━━━━━ Entries supplied
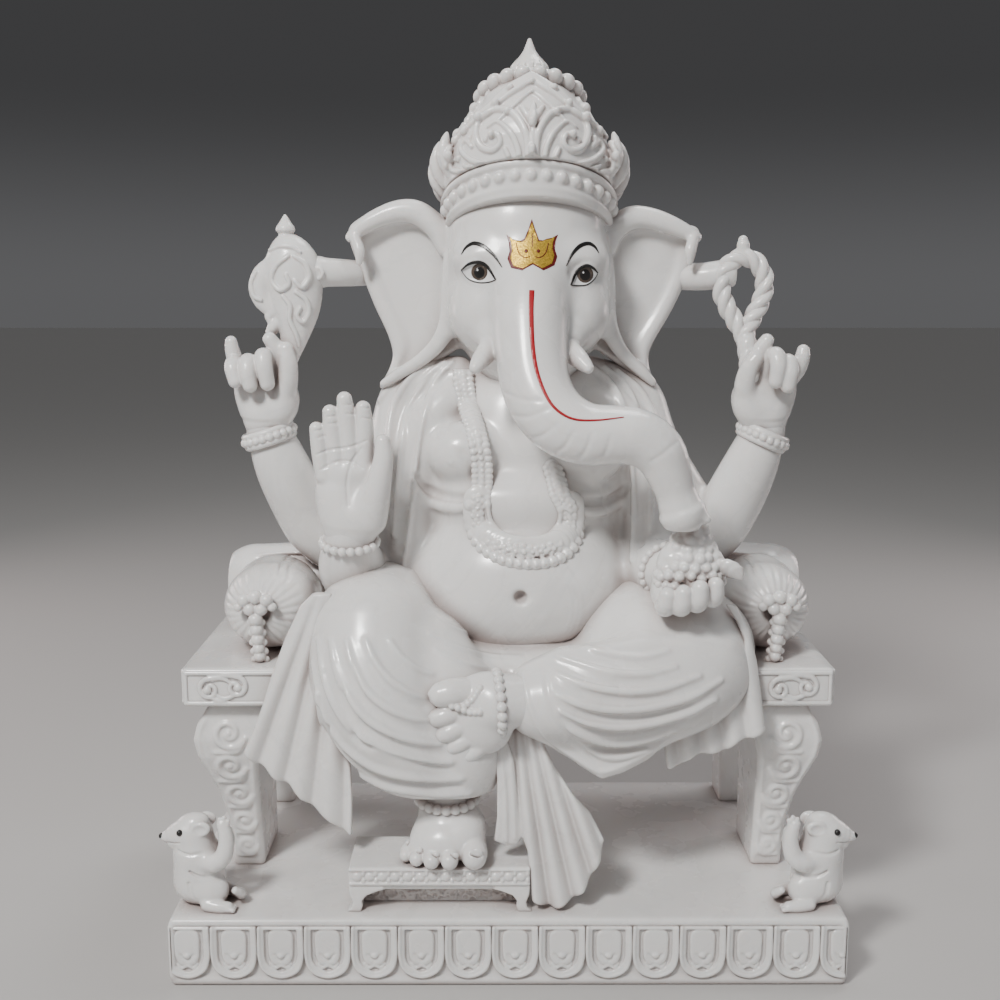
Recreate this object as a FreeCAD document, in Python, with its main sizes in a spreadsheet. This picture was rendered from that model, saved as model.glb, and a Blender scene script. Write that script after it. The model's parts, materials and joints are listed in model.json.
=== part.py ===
import FreeCAD, Part
import math
import os
import time
import Sketcher

# Carved white marble Ganesha idol on a lotus plinth.
# Frame: +Z up, -Y is the idol's front, +X is the idol's own left side.
# Origin: middle of the plinth's underside.  All lengths are millimetres.
# "right" and "left" in the names are the idol's own right (-X) and left (+X).

V = FreeCAD.Vector
doc = FreeCAD.newDocument("ganesha_idol")
sheet = doc.addObject("Spreadsheet::Sheet", "dims")
row = [0]


def cell(alias, value):
    """One driving dimension: name in column A, plain number in column B."""
    row[0] += 1
    sheet.set("A%d" % row[0], alias)
    sheet.set("B%d" % row[0], str(value))
    sheet.setAlias("B%d" % row[0], alias)


DIMS = {
    "plinth_w": 420, "plinth_dp": 220, "plinth_hh": 44, "plinth_edge": 2.5,
    "petal_pitch": 29, "petal_w": 26, "petal_low": 7.5, "petal_high": 36.5, "petal_rim": 3.4, "petal_rise": 1.8,
    "seat_w": 414, "seat_front": 64, "seat_back": 108, "seat_low": 165, "seat_thick": 25, "seat_edge": 2.5, "frieze_sink": 1.2,
    "stool_w": 113, "stool_dp": 46, "stool_mid_x": 43, "stool_mid_y": 77, "stool_low": 60, "stool_top": 73.4, "stool_foot": 13,
    "leg_inner": 164, "leg_outer": 203,
    "trunk_rad": 23.3, "tusk_rad": 7.5, "ear_thick": 13,
    "upper_arm_rad": 20.5, "forearm_rad": 19.5, "finger_rad": 6.0, "thumb_rad": 7.6, "palm_rad": 21,
    "thigh_rad": 41, "shin_rad": 37, "shin_cross_rad": 31, "foot_rad": 19,
    "belly_rad": 77, "belly_dp": 58, "head_rad": 54, "shawl_rad": 84,
    "crown_in": 47, "crown_out": 54, "bead_rad": 3.4, "dome_rad": 52, "finial_rad": 12.4,
    "bracelet_rad": 3.4, "bracelet_run": 21, "cushion_rad": 33, "bolster_rad": 29,
    "noose_rad": 5.6, "strut_rad": 9.6, "axe_rad": 18, "necklace_w": 8, "mouse_rad": 17, "drape_thick": 9,
    "sweet_rad": 7.5,
}
for k, v in DIMS.items():
    cell(k, v)
doc.recompute()

NODES = []          # (label, object) in order of priority: a later one gives way to an earlier one


def bind(obj, prop, expr):
    obj.setExpression(prop, expr)


def done(obj, label):
    obj.Label = label
    NODES.append([label, obj])
    return obj


# ---------------------------------------------------------------- PartDesign helpers
def body(name):
    return doc.addObject("PartDesign::Body", name)


def plane(b, role):
    return [f for f in b.Origin.OriginFeatures if f.Role == role][0]


def sketch(b, name, role, offset=0.0, expr=None):
    s = b.newObject("Sketcher::SketchObject", name)
    s.AttachmentSupport = [(plane(b, role), "")]
    s.MapMode = "FlatFace"
    s.AttachmentOffset = FreeCAD.Placement(V(0, 0, offset), FreeCAD.Rotation())
    if expr:
        s.setExpression("AttachmentOffset.Base.z", expr)
    return s


def poly(s, pts):
    """Closed chain of straight lines in a sketch, ends made coincident."""
    first = s.GeometryCount
    n = len(pts)
    for i in range(n):
        a, c = pts[i], pts[(i + 1) % n]
        s.addGeometry(Part.LineSegment(V(a[0], a[1], 0), V(c[0], c[1], 0)), False)
    for i in range(n):
        s.addConstraint(Sketcher.Constraint("Coincident", first + i, 2, first + (i + 1) % n, 1))
    return first


def rect(s, x0, y0, x1, y1, names=None):
    """Rectangle; names binds (left, bottom, right, top) to sheet expressions."""
    f = poly(s, [(x0, y0), (x1, y0), (x1, y1), (x0, y1)])
    s.addConstraint(Sketcher.Constraint("Horizontal", f))
    s.addConstraint(Sketcher.Constraint("Vertical", f + 1))
    s.addConstraint(Sketcher.Constraint("Horizontal", f + 2))
    s.addConstraint(Sketcher.Constraint("Vertical", f + 3))
    if names:
        for (geo, pos, kind, val), expr in zip(
            ((f, 1, "DistanceX", x0), (f, 1, "DistanceY", y0), (f + 2, 1, "DistanceX", x1), (f + 2, 1, "DistanceY", y1)), names
        ):
            c = s.addConstraint(Sketcher.Constraint(kind, -1, 1, geo, pos, val))
            if expr:
                s.setExpression("Constraints[%d]" % c, expr)
    return f


def pad(b, name, s, length, expr=None, reverse=False, kind="PartDesign::Pad"):
    p = b.newObject(kind, name)
    p.Profile = s
    p.Length = length
    if expr:
        p.setExpression("Length", expr)
    p.Reversed = reverse
    return p


def arc3(a, m, c):
    return Part.Arc(V(a[0], a[1], 0), V(m[0], m[1], 0), V(c[0], c[1], 0))


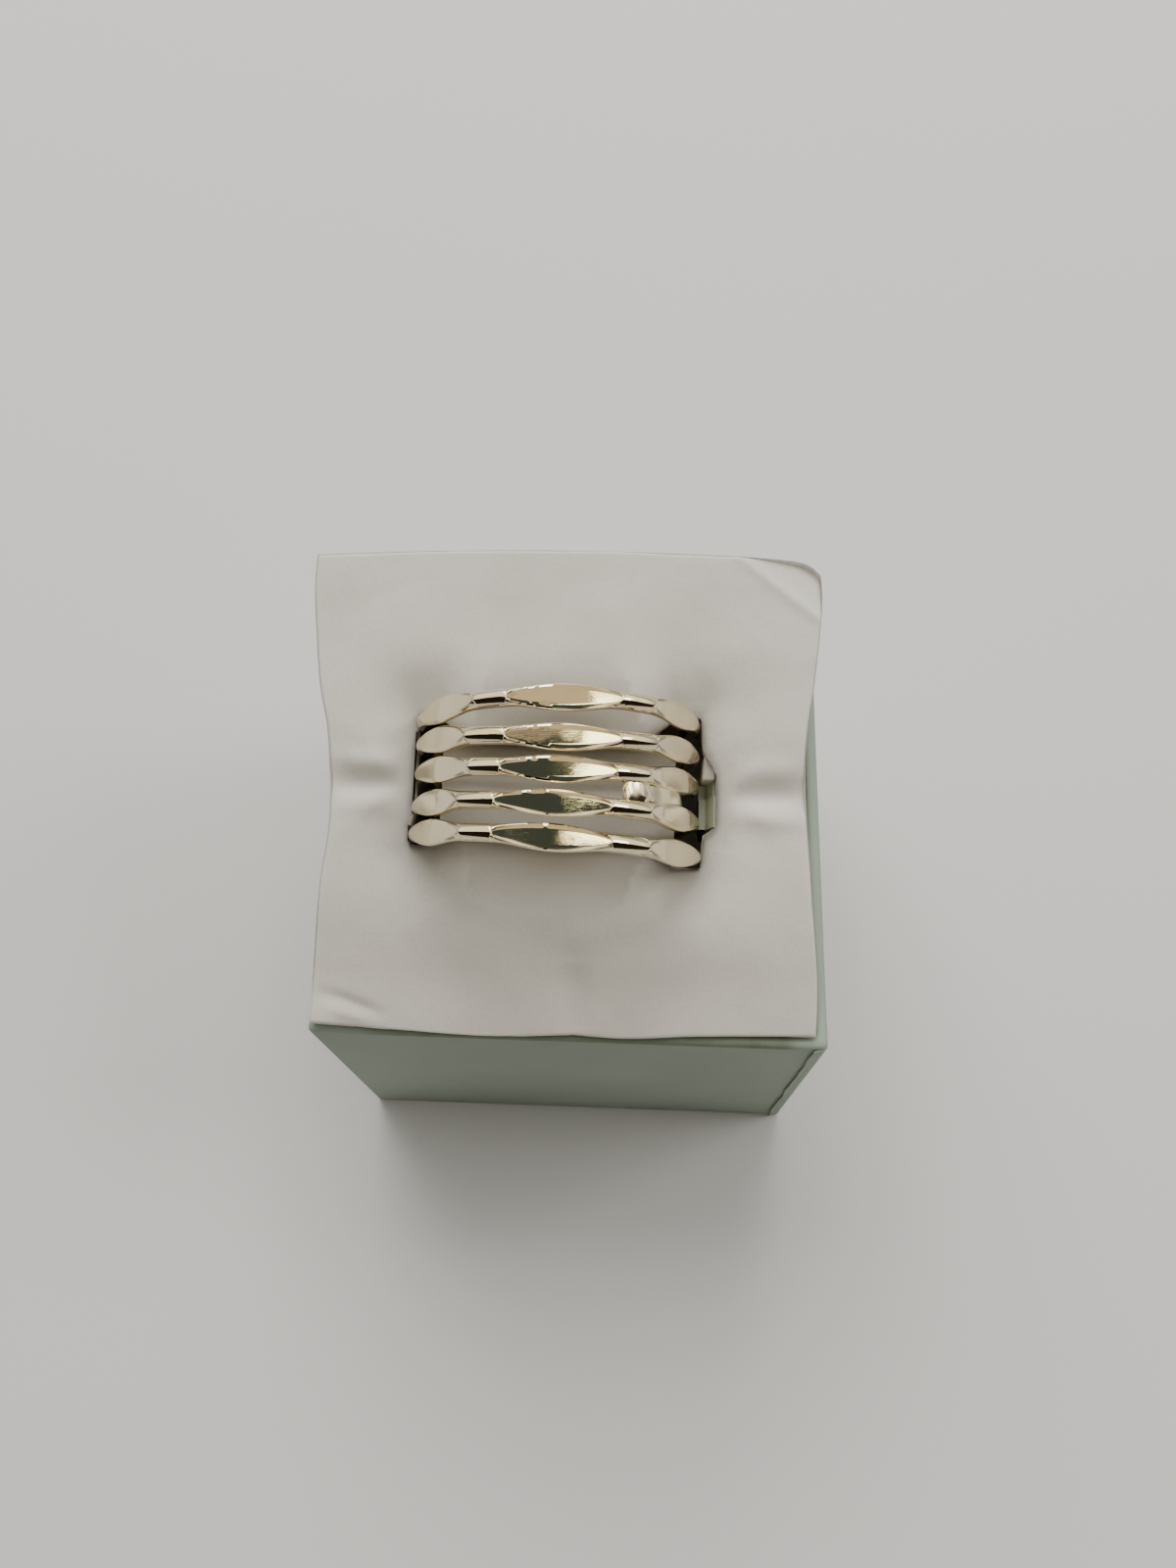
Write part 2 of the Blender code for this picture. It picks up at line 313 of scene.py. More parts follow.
@dataclass(frozen=True)
class FlockFinish:
    """Short white nap over foam, with a faint mottle where the nap lies differently."""

    light: tuple = (0.715, 0.69, 0.635)
    shaded: tuple = (0.605, 0.575, 0.525)
    # The colour of the painted shade near the slot and inside the ring.
    shade_colour: tuple = (0.21, 0.18, 0.125)
    mottle_scale: float = 170.0
    nap_scale: float = 2600.0
    fibre_scale: float = 9000.0
    nap_height: float = 0.10 * MM
    fibre_height: float = 0.03 * MM
    glow_depth: float = 1.2 * MM

    def material(self) -> bpy.types.Material:
        """Makes the material.

        Returns:
            The material, darkened where shade is painted on the vertices.
        """
        shader = Shader("white flock")
        place = shader.place()
        mottle = shader.grain(place, self.mottle_scale, 3.0).above(0.35, 0.75)
        nap = shader.grain(place, self.nap_scale, 4.0, 0.65)
        fibre = shader.grain(place, self.fibre_scale, 2.0, 0.7)
        tone = 0.35 * mottle + 0.4 * nap.above(0.45, 0.8)
        colour = shader.blend(tone, self.light, self.shaded)
        # Painted shade: the colour darkens where shade is painted on the vertices.
        colour = shader.blend(shader.painted(PAINTED_SHADE), colour, self.shade_colour)
        soft = shader.bump(nap, 0.35, self.nap_height)
        fuzz = shader.bump(fibre, 0.30, self.fibre_height, soft)
        return shader.finish(
            Base_Color=colour,
            Roughness=0.95,
            Sheen_Weight=0.25,
            Sheen_Roughness=0.6,
            Specular_IOR_Level=0.2,
            Subsurface_Weight=0.35,
            Subsurface_Radius=(1.0, 0.9, 0.8),
            Subsurface_Scale=self.glow_depth,
            Normal=fuzz,
        )


@dataclass(frozen=True)
class CardFinish:
    """Matt pale-green paper: fine fibre, faint clouding, and painted shadow on the front rim."""

    green: tuple = (0.305, 0.365, 0.30)
    pale: tuple = (0.37, 0.43, 0.36)
    # The colour of the painted shadow on the front rim.
    rim_shadow: tuple = (0.15, 0.19, 0.12)
    name: str = "pale green card"
    rim: float = 30.0 * MM
    front: float = 19.05 * MM
    # Where the painted shadow lies: just below the rim, just behind the front face, between two x
    # limits.
    shadow_below: tuple = (0.75 * MM, 0.45 * MM)
    shadow_behind: tuple = (1.5 * MM, 1.1 * MM)
    shadow_left: tuple = (-18.0 * MM, -11.0 * MM)
    shadow_right: tuple = (15.5 * MM, 17.5 * MM)
    cloud_scale: float = 90.0
    shadow_patch_scale: float = 700.0
    fibre_scale: float = 1900.0
    tooth_scale: float = 5200.0
    tooth_height: float = 0.05 * MM

    def front_rim_shadow(self, shader: Shader, place: Sock) -> Sock:
        """Where painted shadow darkens the paper, along most of the front wall's top edge."""
        x, y, z = shader.axes(place)
        patchy = 0.55 + 0.6 * shader.grain(place, self.shadow_patch_scale, 3.0, 0.6)
        top = z.above(*(self.rim - depth for depth in self.shadow_below))
        strip = top * (0.0 - y).above(*(self.front - depth for depth in self.shadow_behind))
        return patchy * strip * x.above(*self.shadow_left) * (1.0 - x.above(*self.shadow_right))

    def material(self) -> bpy.types.Material:
        """Makes the material.

        Returns:
            The material, with painted shadow along the front rim.
        """
        shader = Shader(self.name)
        place = shader.place()
        clouds = shader.grain(place, self.cloud_scale, 3.0).above(0.3, 0.8)
        fibre = shader.grain(place, self.fibre_scale, 5.0, 0.7)
        tooth = shader.grain(place, self.tooth_scale, 2.0, 0.6)
        colour = shader.blend(0.5 * clouds + 0.4 * fibre, self.green, self.pale)
        # Painted shadow: the front rim, which the insert shades, is darkened in the colour.
        return shader.finish(
            Base_Color=shader.blend(self.front_rim_shadow(shader, place), colour, self.rim_shadow),
            Roughness=0.55 + 0.25 * fibre,
            Specular_IOR_Level=0.4,
            Normal=shader.bump(fibre + 0.5 * tooth, 0.22, self.tooth_height),
        )


# Painted light: a lighter copy of the card for the slot lining, to make up for the shade it stands
# in.
LIGHTENED_CARD = CardFinish((0.50, 0.55, 0.44), (0.56, 0.60, 0.50), name="lightened green card")


@dataclass(frozen=True)
class FloorFinish:
    """A plain pale matt floor."""

    pale: tuple = (0.74, 0.73, 0.71)

    def material(self) -> bpy.types.Material:
        """Makes the material."""
        shader = Shader("pale floor")
        tone = shader.grain(shader.place(), 6.0, 2.0)
        darker = tuple(0.97 * part for part in self.pale)
        return shader.finish(Base_Color=shader.blend(tone, darker, self.pale), Roughness=0.85)


def new_piece(name: str, bm: bmesh.types.BMesh, material: bpy.types.Material) -> bpy.types.Object:
    """Turns a bmesh into a piece of the object.

    Args:
        name: The piece's name.
        bm: Its mesh, in the model's frame. It is freed.
        material: Its material.

    Returns:
        The new object, at the origin.
    """
    mesh = bpy.data.meshes.new(name)
    bm.to_mesh(mesh)
    bm.free()
    mesh.materials.append(material)
    piece = bpy.data.objects.new(name, mesh)
    bpy.context.scene.collection.objects.link(piece)
    return piece


def attach(piece: bpy.types.Object) -> bpy.types.Object:
    """Rides a piece on the part's only body."""
    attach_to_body(piece, BODY)
    return piece


def bell(distance: float, reach: float) -> float:
    """A bell that is 1 at distance 0 and fades over the reach."""
    return math.exp(-((distance / reach) ** 2))


def ease(value: float, low: float, high: float) -> float:
    """Goes smoothly from 0 at low to 1 at high."""
    share = min(max((value - low) / (high - low), 0.0), 1.0)
    return share * share * (3.0 - 2.0 * share)


def ripple(place: Vector, scale: float, seed: float) -> float:
    """Smooth noise between about -1 and 1.

    Args:
        place: Where it is read.
        scale: The size of its waves.
        seed: Another field for each number.

    Returns:
        The noise there.
    """
    return noise.noise(place / scale + Vector((seed, 3.7 * seed, -1.9 * seed)))


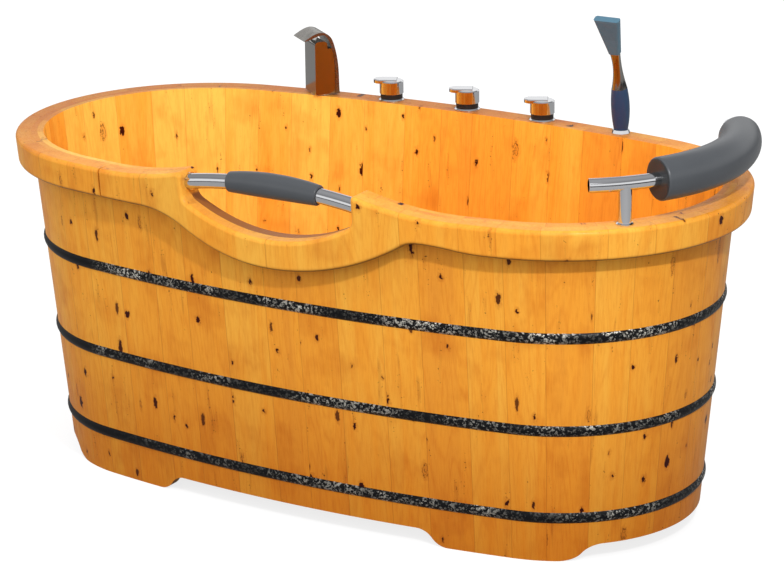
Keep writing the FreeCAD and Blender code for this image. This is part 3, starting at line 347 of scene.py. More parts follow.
    # Late wood stands up, knots are sunk a little and seams more
    height = noise["fibre"]
    for amount, field in ((0.35, late), (-1.2, core_on), (-3.0, group["Seam"])):
        height = add(tree, "Math", {"operation": "MULTIPLY_ADD", 1: amount}, {0: field, 2: height})
    end = tree.nodes.new("NodeGroupOutput")
    for place, result in enumerate((under, rough.outputs[0], height.outputs[0])):
        tree.links.new(result, end.inputs[place])
    return tree


def varnish(tree, grain, tint):
    """Close a wood material: the grain's relief under clear varnish, in the tint's colour."""
    bump = add(tree, "Bump", WOOD_RELIEF, {"Height": grain.outputs["Height"]})
    shader = add(tree, "BsdfPrincipled", VARNISH,
                 {"Base Color": tint, "Roughness": grain.outputs["Roughness"], "Normal": bump})
    finish_shader(tree, shader)


def board_wood(name, arc, seams, seed, figure, knots, tones, cut_below=0.0):
    """Varnished pine in boards that stand side by side round one arc of the oval.

    The boards were planed, glued and brushed with clear varnish. To the eye that is warm honey wood
    whose tone jumps from board to board, with maroon knots and a low, soft gloss.

    seams are the boards' edges as shares of the arc; tones are the darkest and palest board.
    Level faces under cut_below show end grain.
    """
    wood = bpy.context.scene.bathtub_wood
    turn, back, radius, span = ARCS[arc]
    count = len(seams) - 1
    material, tree = new_material(name)
    place = add(tree, "TexCoord")
    local = add(tree, "Mapping",
                {"Location": (back, 0.0, 0.0), "Rotation": (0.0, 0.0, -math.radians(turn))},
                {0: place.outputs["Object"]})
    split = add(tree, "SeparateXYZ", {}, {0: local})
    angle = add(tree, "Math", {"operation": "ARCTAN2"}, {0: split.outputs[1], 1: split})
    flat = add(tree, "VectorMath", {"operation": "MULTIPLY", 1: (1.0, 1.0, 0.0)}, {0: local})
    out = add(tree, "VectorMath", {"operation": "LENGTH"}, {0: flat})
    along = add(tree, "Math", {"operation": "MULTIPLY_ADD", 1: 1.0 / span, 2: 0.5}, {0: angle})
    # A curve through the seams counts the boards: its whole part is the board, the rest the way across
    curve = add(tree, "FloatCurve", {}, {"Value": along})
    points = curve.mapping.curves[0].points
    for index, seam in enumerate(seams[1:-1]):
        points.new(seam, (index + 1) / count)
    for point in points:
        point.handle_type = "VECTOR"
    curve.mapping.update()
    counted = add(tree, "Math", {"operation": "MULTIPLY", 1: count}, {0: curve})
    board = add(tree, "Math", {"operation": "FLOOR"}, {0: counted})
    inner = add(tree, "Math", {"operation": "FRACT"}, {0: counted})
    edge = add(tree, "Math", {"operation": "PINGPONG", 1: 0.5}, {0: inner})
    width = radius * span / count
    seam = add(tree, "MapRange",
               {"From Min": 0.0, "From Max": WALL_SEAM / width, "To Min": 1.0, "To Max": 0.0},
               {"Value": edge})

    # The inner face of a stave shows other knots than its outer face
    lean = add(tree, "Math",
               {"operation": "MULTIPLY_ADD", 1: WALL_LEAN, 2: radius - WALL_LEAN * RIM_Z - HALF_WALL},
               {0: split.outputs[2]})
    within = add(tree, "Math", {"operation": "LESS_THAN"}, {0: out.outputs["Value"], 1: lean})
    number = add(tree, "Math", {"operation": "MULTIPLY_ADD", 1: INNER_SEED, 2: seed}, {0: within})
    key = add(tree, "Math", {"operation": "ADD"}, {0: board, 1: number})
    chance = add(tree, "TexWhiteNoise", {"noise_dimensions": "1D"}, {"W": key})
    # Within a board the tone changes a little from strip to strip
    lane = add(tree, "Math", {"operation": "MULTIPLY", 1: 2.6}, {0: inner})
    strip = add(tree, "Math", {"operation": "FLOOR"}, {0: lane})
    strip_key = add(tree, "Math", {"operation": "MULTIPLY_ADD", 1: STRIP_SEED}, {0: strip, 2: key})
    strip_chance = add(tree, "TexWhiteNoise", {"noise_dimensions": "1D"}, {"W": strip_key})
    tone = add(tree, "MapRange", {"To Min": tones[0], "To Max": tones[1]}, {"Value": chance})
    # Inside, the boards differ more in tone, and grow paler towards the foot end, which is painted
    # light
    swing = add(tree, "Math", {"operation": "MULTIPLY_ADD", 1: 0.42, 2: -0.15}, {0: chance})
    ends = add(tree, "SeparateXYZ", {}, {0: place.outputs["Object"]})
    painted_light_to_foot = add(tree, "Math", {"operation": "MULTIPLY_ADD", 1: -0.50}, {0: ends, 2: swing})
    inner_tone = add(tree, "Math", {"operation": "MULTIPLY_ADD"}, {0: within, 1: painted_light_to_foot, 2: tone})
    level = add(tree, "Math", {"operation": "MULTIPLY_ADD", 1: 0.16}, {0: strip_chance, 2: inner_tone})
    run = add(tree, "Math", {"operation": "MULTIPLY", 1: radius}, {0: angle})
    board_place = add(tree, "CombineXYZ", {}, {0: run, 1: out.outputs["Value"], 2: split.outputs[2]})
    grain = add(tree, "Group", {"node_tree": figure, "Knots": knots},
                {"Place": board_place, "Board": chance.outputs[1], "Tone": level, "Seam": seam})

    # Painted shade: the outer faces are a little duller than the inner ones
    outside = add(tree, "Math", {"operation": "SUBTRACT", 0: 1.0}, {1: within})
    # Painted shade: inside, the boards are darker and redder away from the foot end
    ahead = add(tree, "MapRange", {"From Min": -0.5, "From Max": 0.2}, {"Value": ends})
    inside_shade_share = add(tree, "Math", {"operation": "MULTIPLY"}, {0: ahead, 1: within})
    # Painted shade: near the ground the outside of the wall is darker
    low = add(tree, "MapRange", {"From Min": 0.0, "From Max": 0.42, "To Min": 1.0, "To Max": 0.0,
                                 "interpolation_type": "SMOOTHSTEP"}, {"Value": split.outputs[2]})
    ground_shade_share = add(tree, "Math", {"operation": "MULTIPLY"}, {0: low, 1: outside})
    # Painted shade: the top edge is darker and browner at the back and the foot end
    normal = add(tree, "NewGeometry")
    slope = add(tree, "SeparateXYZ", {}, {0: normal.outputs["Normal"]})
    upward = add(tree, "MapRange", {"From Min": 0.25, "From Max": 0.45}, {"Value": slope.outputs[2]})
    behind = add(tree, "Math", {"operation": "MULTIPLY_ADD", 1: -0.6}, {0: ends, 2: ends.outputs[1]})
    shade_behind = add(tree, "MapRange", {"From Min": -0.1, "From Max": 0.35, "To Min": 0.1, "To Max": 0.9},
                  {"Value": behind})
    top_shade_share = add(tree, "Math", {"operation": "MULTIPLY"}, {0: upward, 1: shade_behind})
    # End grain soaks up varnish, so the staves' cut ends in the dip are dark
    sunk = add(tree, "Math", {"operation": "LESS_THAN", 1: cut_below}, {0: split.outputs[2]})
    above = add(tree, "Math", {"operation": "GREATER_THAN", 1: CUT_ABOVE}, {0: split.outputs[2]})
    level_cut = add(tree, "Math", {"operation": "MULTIPLY"}, {0: sunk, 1: above})
    end_grain_and_end_shade = add(tree, "Math", {"operation": "MULTIPLY"}, {0: level_cut, 1: upward})
    # Painted shadow: faces turned down are darkened, which draws a thin dark line under the rim
    painted_under_shadow = add(tree, "MapRange", {"From Min": -0.40, "From Max": -0.75, "To Max": 0.75},
                {"Value": slope.outputs[2]})
    under = grain.outputs["Color"]
    for blend, paint, amount in (
            ("MULTIPLY", wood.outside_shade, outside), ("MULTIPLY", wood.inside_shade, inside_shade_share),
            ("MULTIPLY", wood.ground_shade, ground_shade_share), ("MULTIPLY", wood.top_shade, top_shade_share),
            ("MIX", linear("#96581C"), end_grain_and_end_shade), ("MIX", linear("#5E3410"), painted_under_shadow)):
        under = add(tree, "Mix", {"data_type": "RGBA", "blend_type": blend, COLOUR_B: paint},
                    {FACTOR: amount, COLOUR_A: under}).outputs[MIXED_COLOUR]
    varnish(tree, grain, under)
    return material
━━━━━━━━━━
Exercise objective =
Return all lines containing "code".

Correct answer =
Write part 2 of the Blender code for this picture. It picks up at line 313 of scene.py. More parts follow.
Keep writing the FreeCAD and Blender code for this image. This is part 3, starting at line 347 of scene.py. More parts follow.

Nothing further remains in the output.